### Stored rows
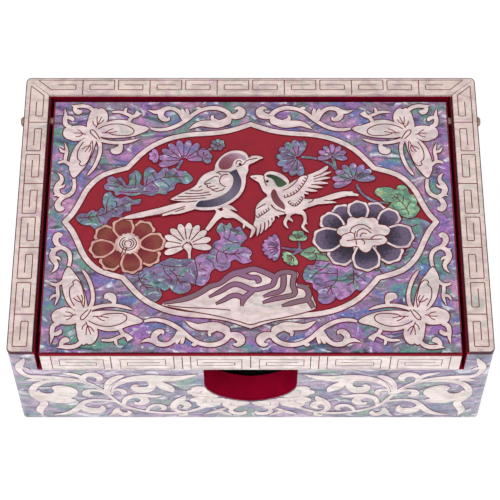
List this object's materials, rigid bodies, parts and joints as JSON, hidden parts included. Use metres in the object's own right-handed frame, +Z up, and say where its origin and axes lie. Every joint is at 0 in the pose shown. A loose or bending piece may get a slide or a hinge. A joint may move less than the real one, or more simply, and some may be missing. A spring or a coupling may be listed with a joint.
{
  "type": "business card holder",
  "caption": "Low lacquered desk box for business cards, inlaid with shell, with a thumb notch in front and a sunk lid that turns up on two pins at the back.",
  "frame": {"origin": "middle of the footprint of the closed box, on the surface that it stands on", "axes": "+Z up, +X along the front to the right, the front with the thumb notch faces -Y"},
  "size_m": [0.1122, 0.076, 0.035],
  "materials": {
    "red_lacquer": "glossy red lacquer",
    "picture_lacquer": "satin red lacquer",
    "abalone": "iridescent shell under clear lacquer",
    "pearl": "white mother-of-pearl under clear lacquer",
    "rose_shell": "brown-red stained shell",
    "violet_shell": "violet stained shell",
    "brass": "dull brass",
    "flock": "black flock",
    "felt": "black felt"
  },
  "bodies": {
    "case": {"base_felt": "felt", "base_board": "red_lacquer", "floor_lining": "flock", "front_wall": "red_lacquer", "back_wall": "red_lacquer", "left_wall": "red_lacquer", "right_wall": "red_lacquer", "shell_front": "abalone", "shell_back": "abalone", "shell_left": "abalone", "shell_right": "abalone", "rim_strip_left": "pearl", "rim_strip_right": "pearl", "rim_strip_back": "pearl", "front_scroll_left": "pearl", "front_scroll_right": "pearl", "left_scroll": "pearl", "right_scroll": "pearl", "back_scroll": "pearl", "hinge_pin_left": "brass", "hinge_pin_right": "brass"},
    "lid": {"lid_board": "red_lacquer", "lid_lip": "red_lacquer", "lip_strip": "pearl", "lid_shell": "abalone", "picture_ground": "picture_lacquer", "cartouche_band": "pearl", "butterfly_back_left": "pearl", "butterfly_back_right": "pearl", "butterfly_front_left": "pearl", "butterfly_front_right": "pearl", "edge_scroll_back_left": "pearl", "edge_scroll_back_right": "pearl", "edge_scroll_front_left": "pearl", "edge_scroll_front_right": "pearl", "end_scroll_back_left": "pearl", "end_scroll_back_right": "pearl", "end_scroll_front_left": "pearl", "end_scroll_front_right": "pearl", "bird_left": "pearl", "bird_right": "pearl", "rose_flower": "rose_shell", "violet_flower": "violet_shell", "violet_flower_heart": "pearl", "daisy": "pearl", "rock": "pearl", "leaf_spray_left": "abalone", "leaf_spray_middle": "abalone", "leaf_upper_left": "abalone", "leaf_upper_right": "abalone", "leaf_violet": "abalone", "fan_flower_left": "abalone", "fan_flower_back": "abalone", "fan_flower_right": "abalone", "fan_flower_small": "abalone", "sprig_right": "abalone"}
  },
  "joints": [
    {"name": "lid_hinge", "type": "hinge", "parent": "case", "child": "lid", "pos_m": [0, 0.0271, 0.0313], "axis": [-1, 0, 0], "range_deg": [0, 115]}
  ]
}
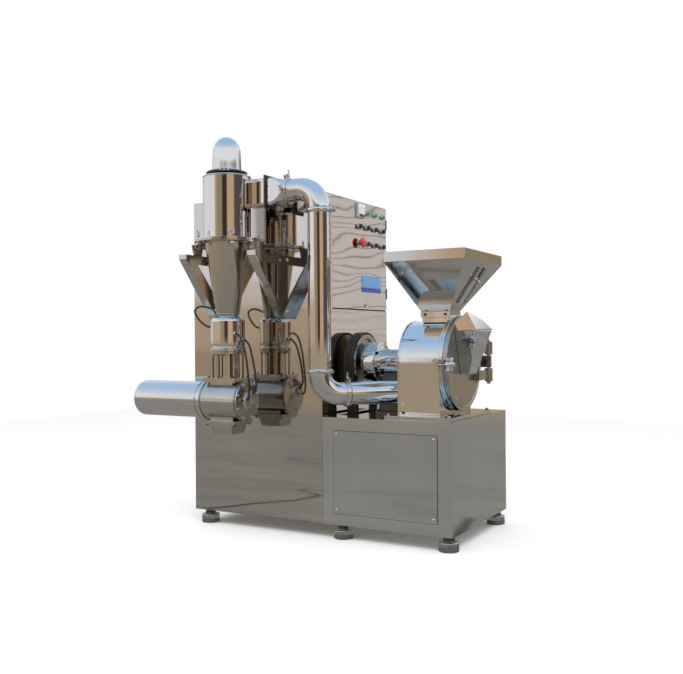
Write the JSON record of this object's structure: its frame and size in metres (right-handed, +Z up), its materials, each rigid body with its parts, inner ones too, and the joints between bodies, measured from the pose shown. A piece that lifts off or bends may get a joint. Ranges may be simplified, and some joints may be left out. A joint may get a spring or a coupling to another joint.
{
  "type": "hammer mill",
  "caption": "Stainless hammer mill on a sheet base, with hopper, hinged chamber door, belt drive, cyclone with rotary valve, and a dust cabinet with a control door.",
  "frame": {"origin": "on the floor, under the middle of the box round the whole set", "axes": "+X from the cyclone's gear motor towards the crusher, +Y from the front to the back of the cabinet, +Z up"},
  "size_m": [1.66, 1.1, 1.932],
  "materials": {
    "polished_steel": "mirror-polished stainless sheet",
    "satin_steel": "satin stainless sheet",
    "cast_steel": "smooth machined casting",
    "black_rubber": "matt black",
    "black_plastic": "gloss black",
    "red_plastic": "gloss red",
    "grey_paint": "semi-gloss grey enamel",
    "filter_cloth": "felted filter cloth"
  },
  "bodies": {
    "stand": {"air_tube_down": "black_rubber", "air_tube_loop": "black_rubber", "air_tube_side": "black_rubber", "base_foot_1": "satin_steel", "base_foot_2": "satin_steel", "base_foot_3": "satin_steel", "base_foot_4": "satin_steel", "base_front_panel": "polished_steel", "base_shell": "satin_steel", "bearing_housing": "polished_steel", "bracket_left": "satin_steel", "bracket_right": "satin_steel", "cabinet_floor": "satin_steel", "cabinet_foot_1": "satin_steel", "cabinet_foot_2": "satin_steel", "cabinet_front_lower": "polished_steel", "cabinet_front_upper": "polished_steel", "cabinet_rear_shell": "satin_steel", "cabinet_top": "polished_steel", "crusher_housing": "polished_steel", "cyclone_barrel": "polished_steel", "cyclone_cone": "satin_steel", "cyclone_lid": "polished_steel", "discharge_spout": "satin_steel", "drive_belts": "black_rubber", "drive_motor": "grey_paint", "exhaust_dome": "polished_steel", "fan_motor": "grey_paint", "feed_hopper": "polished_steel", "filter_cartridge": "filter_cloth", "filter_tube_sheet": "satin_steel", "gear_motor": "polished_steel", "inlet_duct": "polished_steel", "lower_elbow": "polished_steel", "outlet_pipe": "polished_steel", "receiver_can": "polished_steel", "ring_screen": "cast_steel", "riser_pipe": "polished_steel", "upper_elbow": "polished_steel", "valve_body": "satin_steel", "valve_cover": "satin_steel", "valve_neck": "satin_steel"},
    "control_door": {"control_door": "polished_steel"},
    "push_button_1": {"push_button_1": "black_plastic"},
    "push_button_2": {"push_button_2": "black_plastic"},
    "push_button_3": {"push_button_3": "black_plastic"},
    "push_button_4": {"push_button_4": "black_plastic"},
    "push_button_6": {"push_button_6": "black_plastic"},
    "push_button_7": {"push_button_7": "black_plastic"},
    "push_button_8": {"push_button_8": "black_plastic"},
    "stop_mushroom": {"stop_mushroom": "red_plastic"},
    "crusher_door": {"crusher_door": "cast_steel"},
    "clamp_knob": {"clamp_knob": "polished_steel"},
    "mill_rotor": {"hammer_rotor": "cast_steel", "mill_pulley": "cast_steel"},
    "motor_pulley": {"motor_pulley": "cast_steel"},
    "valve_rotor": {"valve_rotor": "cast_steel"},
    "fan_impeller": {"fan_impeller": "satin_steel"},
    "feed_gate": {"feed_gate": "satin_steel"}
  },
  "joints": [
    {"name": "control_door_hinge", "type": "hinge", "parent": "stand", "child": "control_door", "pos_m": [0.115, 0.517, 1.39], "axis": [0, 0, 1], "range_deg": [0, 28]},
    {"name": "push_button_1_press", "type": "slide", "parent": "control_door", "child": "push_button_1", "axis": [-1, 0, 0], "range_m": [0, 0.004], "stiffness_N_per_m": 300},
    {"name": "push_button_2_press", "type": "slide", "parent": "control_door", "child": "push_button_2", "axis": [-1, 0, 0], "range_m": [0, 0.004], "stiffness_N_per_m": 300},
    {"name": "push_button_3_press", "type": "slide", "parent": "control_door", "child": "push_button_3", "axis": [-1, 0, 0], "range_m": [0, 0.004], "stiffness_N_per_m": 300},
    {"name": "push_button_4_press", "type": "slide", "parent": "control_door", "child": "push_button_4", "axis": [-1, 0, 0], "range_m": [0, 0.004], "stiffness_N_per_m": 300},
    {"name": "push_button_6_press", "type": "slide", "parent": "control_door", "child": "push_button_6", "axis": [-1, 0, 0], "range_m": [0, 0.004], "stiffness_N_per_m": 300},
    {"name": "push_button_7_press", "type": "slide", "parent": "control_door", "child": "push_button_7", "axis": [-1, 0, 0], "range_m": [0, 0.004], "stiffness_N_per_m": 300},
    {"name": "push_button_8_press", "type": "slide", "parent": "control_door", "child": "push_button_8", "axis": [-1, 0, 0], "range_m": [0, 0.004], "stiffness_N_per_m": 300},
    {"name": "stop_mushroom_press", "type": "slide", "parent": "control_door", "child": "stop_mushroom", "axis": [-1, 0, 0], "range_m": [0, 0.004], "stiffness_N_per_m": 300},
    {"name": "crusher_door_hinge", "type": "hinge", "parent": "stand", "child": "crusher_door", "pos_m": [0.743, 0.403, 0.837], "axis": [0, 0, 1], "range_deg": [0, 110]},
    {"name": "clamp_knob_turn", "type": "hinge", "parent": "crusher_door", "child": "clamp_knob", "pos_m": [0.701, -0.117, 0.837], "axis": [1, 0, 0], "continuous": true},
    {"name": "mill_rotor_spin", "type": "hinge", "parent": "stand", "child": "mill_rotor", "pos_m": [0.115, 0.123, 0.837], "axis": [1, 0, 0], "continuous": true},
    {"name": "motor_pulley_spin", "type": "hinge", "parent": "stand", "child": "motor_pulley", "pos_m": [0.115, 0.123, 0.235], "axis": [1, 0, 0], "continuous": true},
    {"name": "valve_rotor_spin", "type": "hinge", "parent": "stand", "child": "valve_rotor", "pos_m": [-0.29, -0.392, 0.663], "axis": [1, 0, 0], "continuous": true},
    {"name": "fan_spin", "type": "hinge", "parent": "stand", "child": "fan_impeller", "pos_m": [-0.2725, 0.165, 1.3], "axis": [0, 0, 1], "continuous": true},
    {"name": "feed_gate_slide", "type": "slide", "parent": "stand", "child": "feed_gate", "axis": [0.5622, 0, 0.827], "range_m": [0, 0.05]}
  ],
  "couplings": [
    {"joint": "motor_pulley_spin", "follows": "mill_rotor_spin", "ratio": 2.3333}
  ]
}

### Description of the task
Pick out the lines containing the string "pose".

### Answer in full
List this object's materials, rigid bodies, parts and joints as JSON, hidden parts included. Use metres in the object's own right-handed frame, +Z up, and say where its origin and axes lie. Every joint is at 0 in the pose shown. A loose or bending piece may get a slide or a hinge. A joint may move less than the real one, or more simply, and some may be missing. A spring or a coupling may be listed with a joint.
Write the JSON record of this object's structure: its frame and size in metres (right-handed, +Z up), its materials, each rigid body with its parts, inner ones too, and the joints between bodies, measured from the pose shown. A piece that lifts off or bends may get a joint. Ranges may be simplified, and some joints may be left out. A joint may get a spring or a coupling to another joint.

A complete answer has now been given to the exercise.